Trying to do so under duress, like following a traumatic journey or while incarcerated, only compounds the challenge. Sometimes, especially when everything is on the line, people need help getting there, and for that matter, staying.
When asylum-seeking parents and children first met with legal advocates in a little mobile trailer in Dilley, they told varied yet familiar stories of that first encounter with ICE and CBP officers. Those stories were often marked by trauma and confusion: untranslated paperwork that must be signed; family members’ forcefully, and at times violently, separated from one another; and, as shown at the top of this article, the repeated use of degrading and offensive remarks. But those experiences were also marked by clear expressions of deception, sometimes in the form of blatant fabrications and other times as misleading mistruths. Legal advocates in family detention played a critical role in countering these lies. Deceptive immigration practices, of course, don’t end there, but are deeply entangled with US migrant detention on a grander scale.

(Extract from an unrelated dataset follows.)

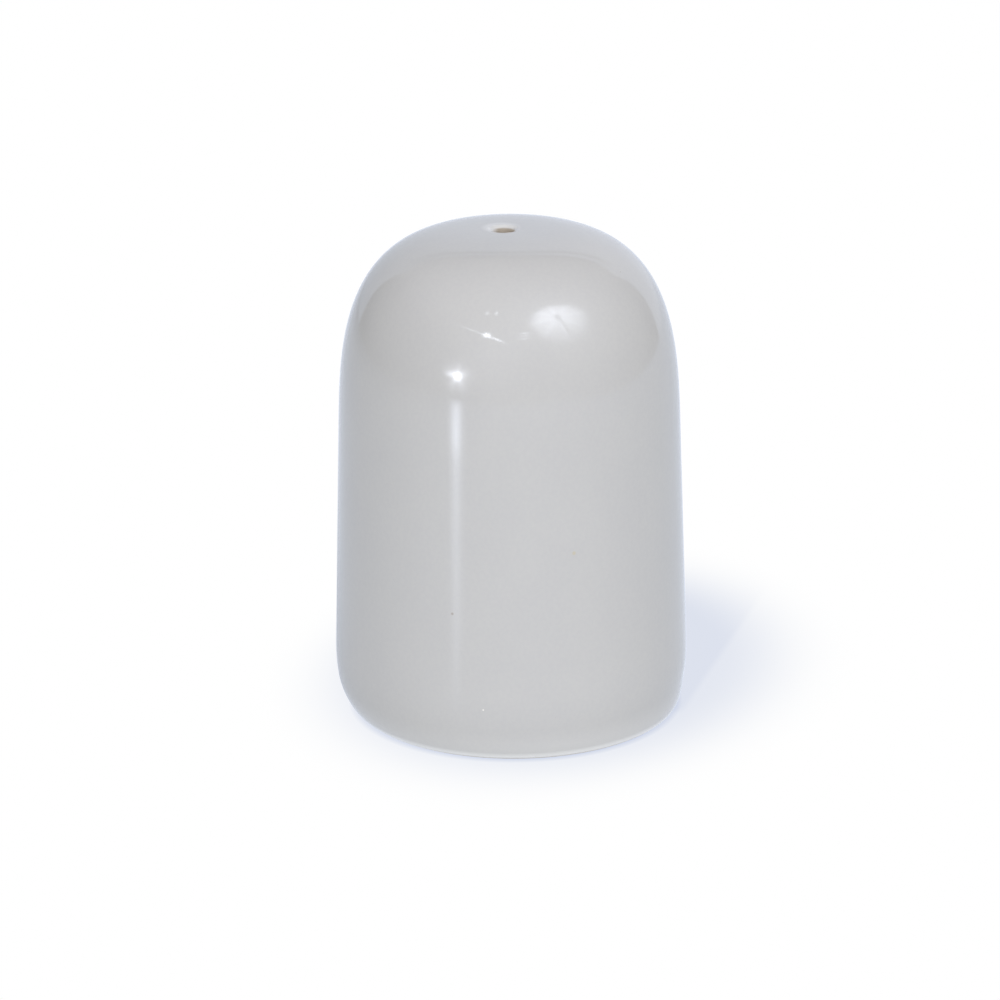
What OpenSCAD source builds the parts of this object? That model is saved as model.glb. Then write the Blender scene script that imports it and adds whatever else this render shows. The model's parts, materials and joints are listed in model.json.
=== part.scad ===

What those advocates also effected, though, was a counternarrative, or alternative story: one that challenged false narratives of deceptive asylum-seekers caught in ambiguous “residency.” All of this highlighted the irony of charges of deceit leveled against both. In their narration, these families were being punished through incarceration and a harsh expedited legal process for simply exercising their right to seek asylum, and this country’s influential private prison industry benefitted immensely from such a turn of political events. Even still, as the practice of family detention eventually ended, it was replaced with a wave of new and some would argue crueler forms of exclusion for asylum-seekers. This, unfortunately, has upended much of our collective sense of any individual’s legal right to seek protection through asylum, particularly when framed as something inherently exceptional. Facing an uncertain future, one might begin to wonder if there was ever a reliable story to begin with. Surprisingly, even in detention, it can be easy to lose your sense of direction.